• _Problem details_: All of the data must be printed exactly; please include every line.

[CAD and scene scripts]
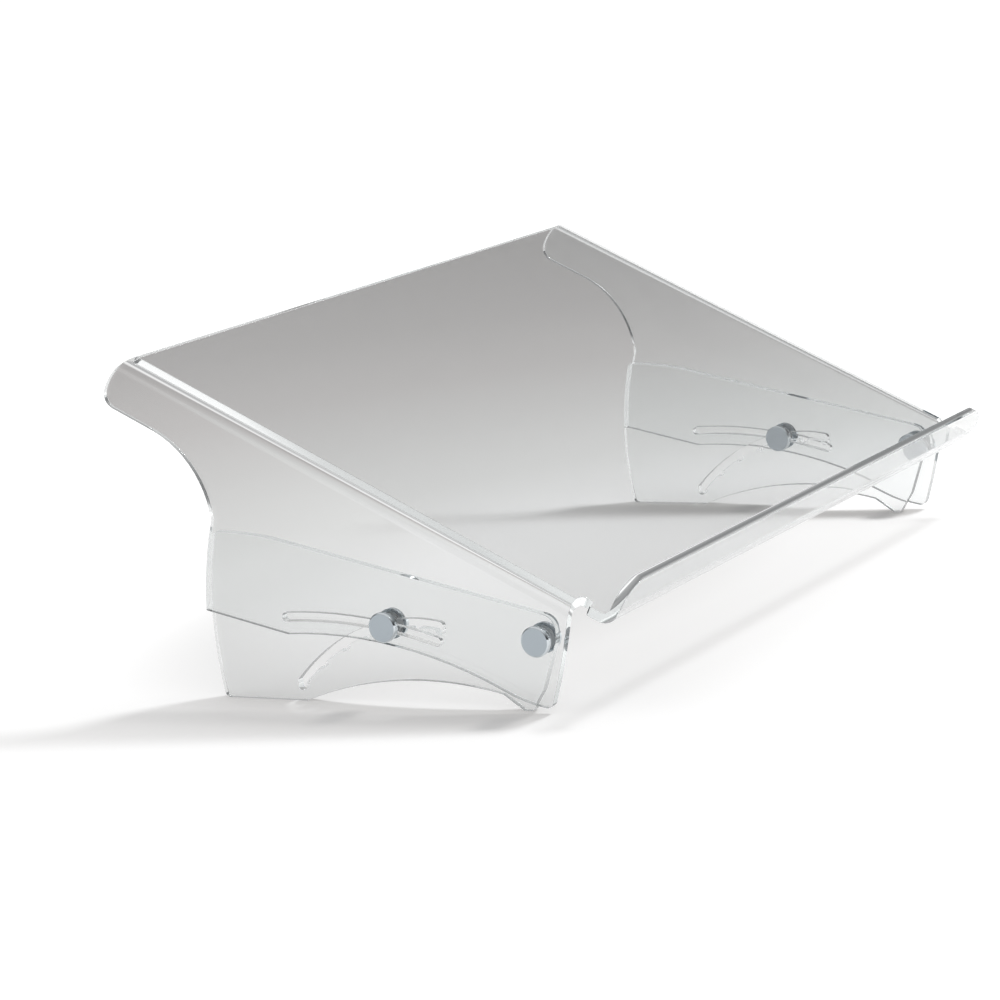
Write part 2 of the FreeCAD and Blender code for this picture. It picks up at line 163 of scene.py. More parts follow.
@dataclass(frozen=True)
class CastAcrylic:
    """Cast acrylic sheet, polished by its casting plates: clear, hard and very glossy.

    Its index of 1.49 gives a soft mirror of the room at a shallow angle and bright, bent
    images of the floor along each line bend and edge. `tint` colours what is seen through it,
    `shade` and `edge_shade` its shadow where the light meets it squarely and at a shallow
    angle, and `piped` the light that has run inside the sheet before it comes out.
    """

    title: str = "cast_acrylic"
    tint: str = "#fbfcfc"
    shade: str = "#fcfcfc"
    edge_shade: str = "#aeacaa"
    piped: str = "#f2f3f3"
    index: float = 1.49
    roughness: float = 0.0
    waviness_mm: float = 55.0
    wave_height_mm: float = 0.02
    streak_mm: float = 0.0
    streak_stretch: float = 0.04
    turns_inside: int = 2

    def material(self) -> bpy.types.Material:
        """Builds the shader.

        Returns:
            Clear glass for the eye, and a pale tinted shadow for the lamps, so that the light
            which passes the sheet isn't lost and no speckled caustics are needed. Light that
            has been mirrored a few times inside the sheet is let out in the piped tint, as it
            leaves a real one at its far edge, instead of ending in black.
        """
        made = blank_material(self.title)
        tree = made.node_tree
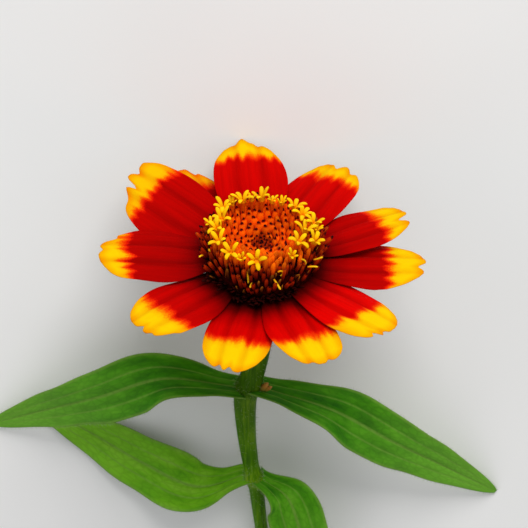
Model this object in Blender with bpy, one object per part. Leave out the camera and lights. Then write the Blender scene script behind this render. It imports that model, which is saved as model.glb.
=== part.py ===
"""A single zinnia flower as picked, lying on its back on a flat surface.

The head faces +Y and a little upwards, the straight stem runs back along -Y down to its cut end, and the four
leaves reach out to the sides. Lengths in the constants are in millimetres and angles in degrees.
"""
import math
from dataclasses import dataclass
from functools import partial

import bmesh
import bpy
from mathutils import Euler, Matrix, Vector

MM = 0.001
MERGE = 0.000001            # metres within which a turned shape's seam and poles close

# The pose of the flower. In the head's own frame z runs along its axis, and y points mostly down.
RECLINE = 18.42             # how far the head's axis is lifted from the surface
HEAD_CENTRE = Vector((1.85, 33.25, 23.04))
AXIS = Vector((0.0, math.cos(math.radians(RECLINE)), math.sin(math.radians(RECLINE))))

# The ray florets
CLAW_RADIUS = 5.9           # where every ray starts, from the head's axis
CLAW_SHARE = 0.25           # width of the claw as a share of the blade's
WIDEST_AT = 0.62            # share of a ray's length where it is widest
CLAW_SPREAD = 0.7           # how soon the claw widens, lower is sooner
TIP_NARROWING = 0.12        # share of its width that the blade has lost at the tip
CORNER_POWER = 2.2          # how squarely the tip's outline turns into the sides
CORNER_ROUNDING = 0.45
NOTCH_FADE = 6              # how quickly a notch in the tip dies away towards the claw
BEND_POWER = 1.5            # how late along the blade it bends
OPENED_AT = 0.35            # share of the length at which the blade has its full crown
RAY_CROWN = 0.6             # how far the edges fall below the midline
GROOVE_PLACE = 0.36         # where the two grooves run, as a share of the half width
GROOVE_DEPTH = 0.22
GROOVE_WIDTH = 0.12
RAY_THICKNESS = 0.35
RAY_COLUMNS, RAY_ROWS = 14, 9
MIDLINE_STEPS = 16          # steps that a ray's bent midline is drawn in

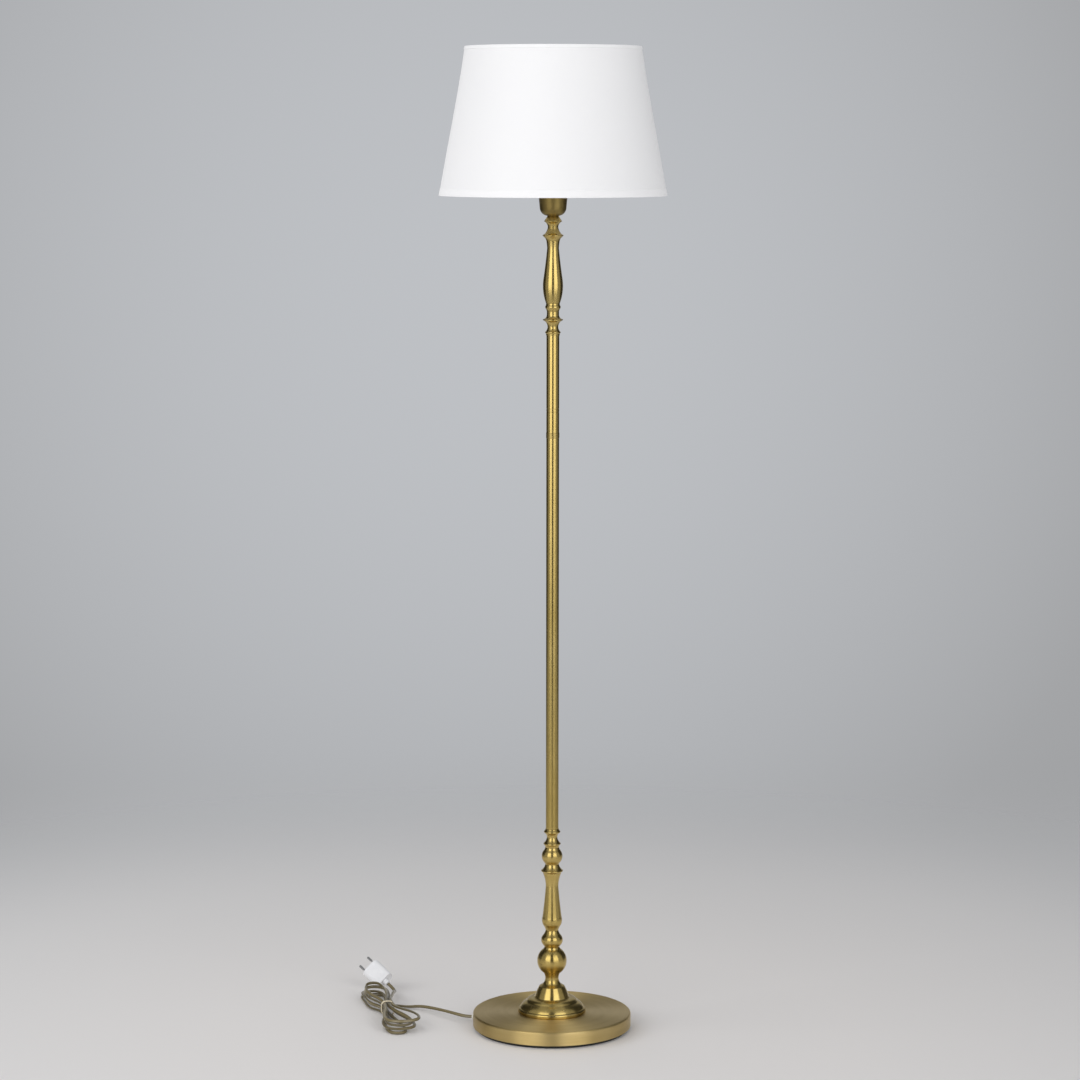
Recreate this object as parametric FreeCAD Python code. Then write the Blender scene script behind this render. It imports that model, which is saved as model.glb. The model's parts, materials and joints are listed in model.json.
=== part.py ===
"""Candlestick floor lamp: weighted round base, turned brass column, tapered shade and a tied mains cord.

Millimetres. Z points up from the floor, the column stands on the Z axis and the lamp is seen from -Y.
"""
import FreeCAD, Part
import math
import os

# ---------------------------------------------------------------- base
base_radius = 125.0
base_height = 26.5
base_edge_radius = 3.0
base_wall = 1.2
shell_lip_height = 5.0          # the brass ends this far above the floor
shell_hole_radius = 5.4
pad_inset = 6.0                 # the pad is this much smaller than the base
pad_thickness = 2.0
weight_edge_inset = 3.5
pocket_radius = 24.0
pocket_roof = 6.0
channel_width = 9.0
channel_depth = 14.0
washer_radius = 12.0
washer_thickness = 1.6
nut_across_flats = 14.0
nut_height = 4.0
tube_below_nut = 1.0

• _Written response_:
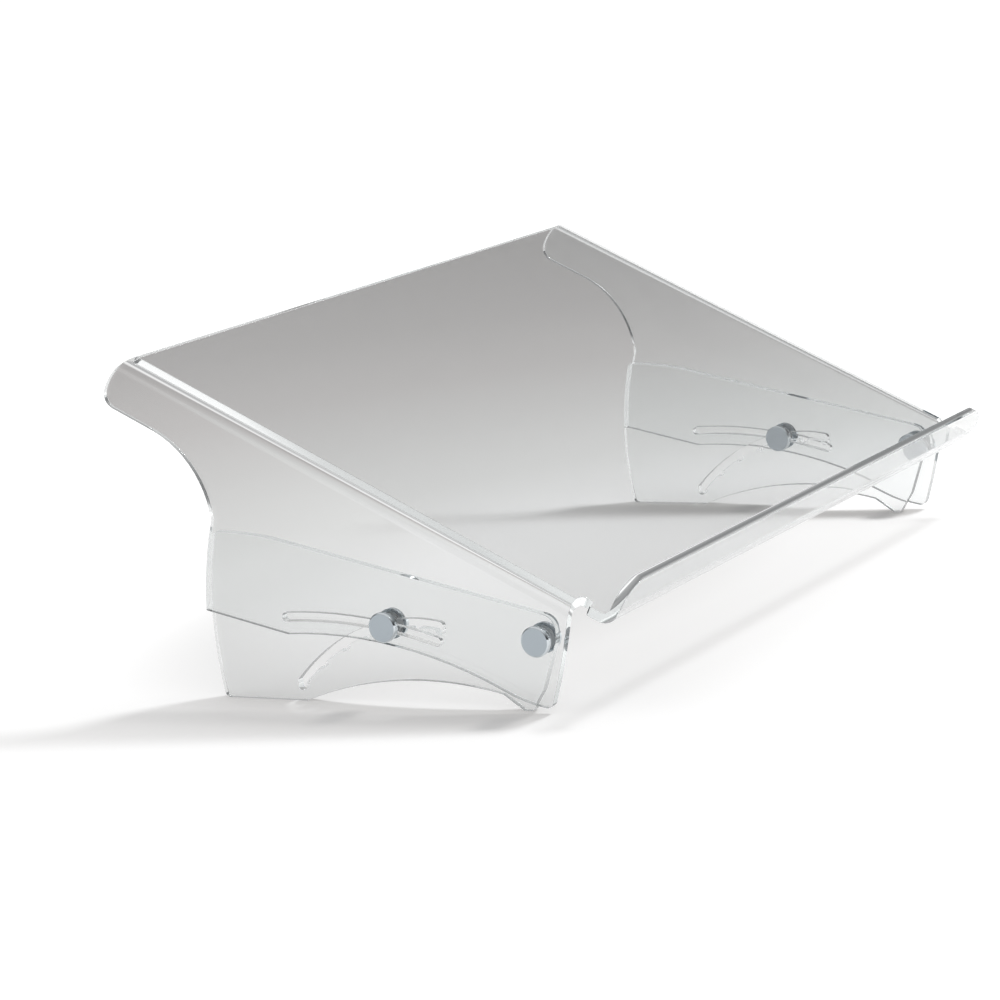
Write part 2 of the FreeCAD and Blender code for this picture. It picks up at line 163 of scene.py. More parts follow.
@dataclass(frozen=True)
class CastAcrylic:
    """Cast acrylic sheet, polished by its casting plates: clear, hard and very glossy.

    Its index of 1.49 gives a soft mirror of the room at a shallow angle and bright, bent
    images of the floor along each line bend and edge. `tint` colours what is seen through it,
    `shade` and `edge_shade` its shadow where the light meets it squarely and at a shallow
    angle, and `piped` the light that has run inside the sheet before it comes out.
    """

    title: str = "cast_acrylic"
    tint: str = "#fbfcfc"
    shade: str = "#fcfcfc"
    edge_shade: str = "#aeacaa"
    piped: str = "#f2f3f3"
    index: float = 1.49
    roughness: float = 0.0
    waviness_mm: float = 55.0
    wave_height_mm: float = 0.02
    streak_mm: float = 0.0
    streak_stretch: float = 0.04
    turns_inside: int = 2

    def material(self) -> bpy.types.Material:
        """Builds the shader.

        Returns:
            Clear glass for the eye, and a pale tinted shadow for the lamps, so that the light
            which passes the sheet isn't lost and no speckled caustics are needed. Light that
            has been mirrored a few times inside the sheet is let out in the piped tint, as it
            leaves a real one at its far edge, instead of ending in black.
        """
        made = blank_material(self.title)
        tree = made.node_tree
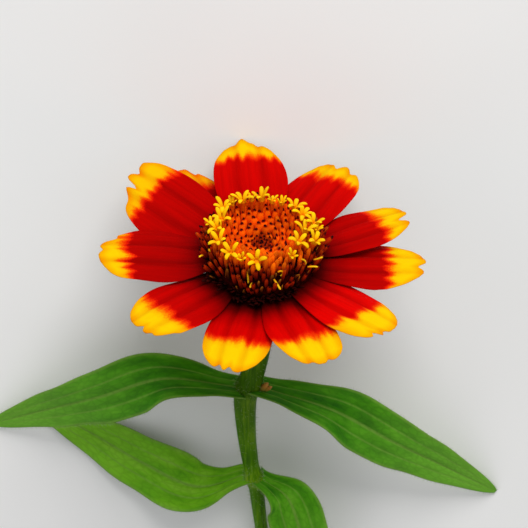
Model this object in Blender with bpy, one object per part. Leave out the camera and lights. Then write the Blender scene script behind this render. It imports that model, which is saved as model.glb.
=== part.py ===
"""A single zinnia flower as picked, lying on its back on a flat surface.

The head faces +Y and a little upwards, the straight stem runs back along -Y down to its cut end, and the four
leaves reach out to the sides. Lengths in the constants are in millimetres and angles in degrees.
"""
import math
from dataclasses import dataclass
from functools import partial

import bmesh
import bpy
from mathutils import Euler, Matrix, Vector

MM = 0.001
MERGE = 0.000001            # metres within which a turned shape's seam and poles close

# The pose of the flower. In the head's own frame z runs along its axis, and y points mostly down.
RECLINE = 18.42             # how far the head's axis is lifted from the surface
HEAD_CENTRE = Vector((1.85, 33.25, 23.04))
AXIS = Vector((0.0, math.cos(math.radians(RECLINE)), math.sin(math.radians(RECLINE))))

# The ray florets
CLAW_RADIUS = 5.9           # where every ray starts, from the head's axis
CLAW_SHARE = 0.25           # width of the claw as a share of the blade's
WIDEST_AT = 0.62            # share of a ray's length where it is widest
CLAW_SPREAD = 0.7           # how soon the claw widens, lower is sooner
TIP_NARROWING = 0.12        # share of its width that the blade has lost at the tip
CORNER_POWER = 2.2          # how squarely the tip's outline turns into the sides
CORNER_ROUNDING = 0.45
NOTCH_FADE = 6              # how quickly a notch in the tip dies away towards the claw
BEND_POWER = 1.5            # how late along the blade it bends
OPENED_AT = 0.35            # share of the length at which the blade has its full crown
RAY_CROWN = 0.6             # how far the edges fall below the midline
GROOVE_PLACE = 0.36         # where the two grooves run, as a share of the half width
GROOVE_DEPTH = 0.22
GROOVE_WIDTH = 0.12
RAY_THICKNESS = 0.35
RAY_COLUMNS, RAY_ROWS = 14, 9
MIDLINE_STEPS = 16          # steps that a ray's bent midline is drawn in

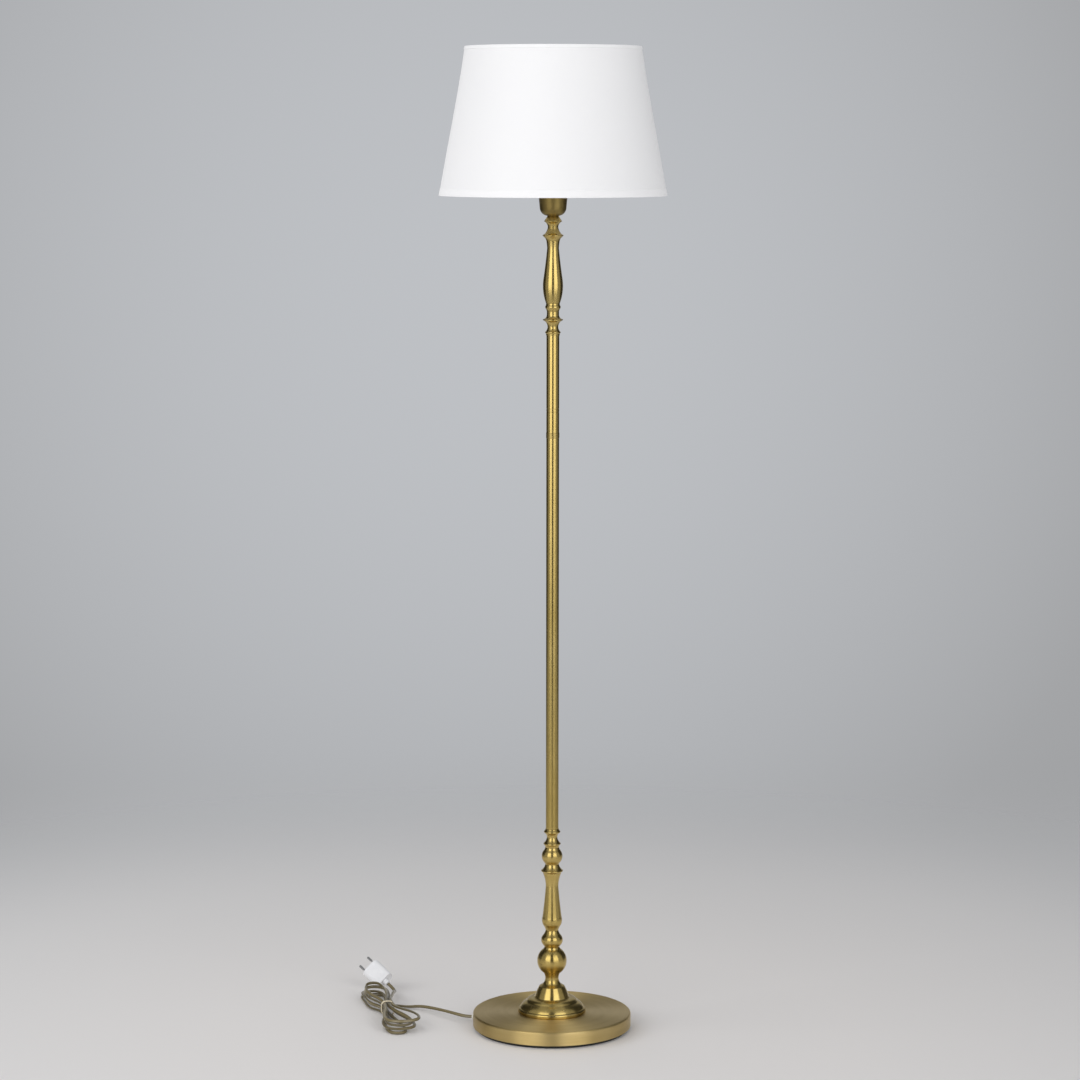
Recreate this object as parametric FreeCAD Python code. Then write the Blender scene script behind this render. It imports that model, which is saved as model.glb. The model's parts, materials and joints are listed in model.json.
=== part.py ===
"""Candlestick floor lamp: weighted round base, turned brass column, tapered shade and a tied mains cord.

Millimetres. Z points up from the floor, the column stands on the Z axis and the lamp is seen from -Y.
"""
import FreeCAD, Part
import math
import os

# ---------------------------------------------------------------- base
base_radius = 125.0
base_height = 26.5
base_edge_radius = 3.0
base_wall = 1.2
shell_lip_height = 5.0          # the brass ends this far above the floor
shell_hole_radius = 5.4
pad_inset = 6.0                 # the pad is this much smaller than the base
pad_thickness = 2.0
weight_edge_inset = 3.5
pocket_radius = 24.0
pocket_roof = 6.0
channel_width = 9.0
channel_depth = 14.0
washer_radius = 12.0
washer_thickness = 1.6
nut_across_flats = 14.0
nut_height = 4.0
tube_below_nut = 1.0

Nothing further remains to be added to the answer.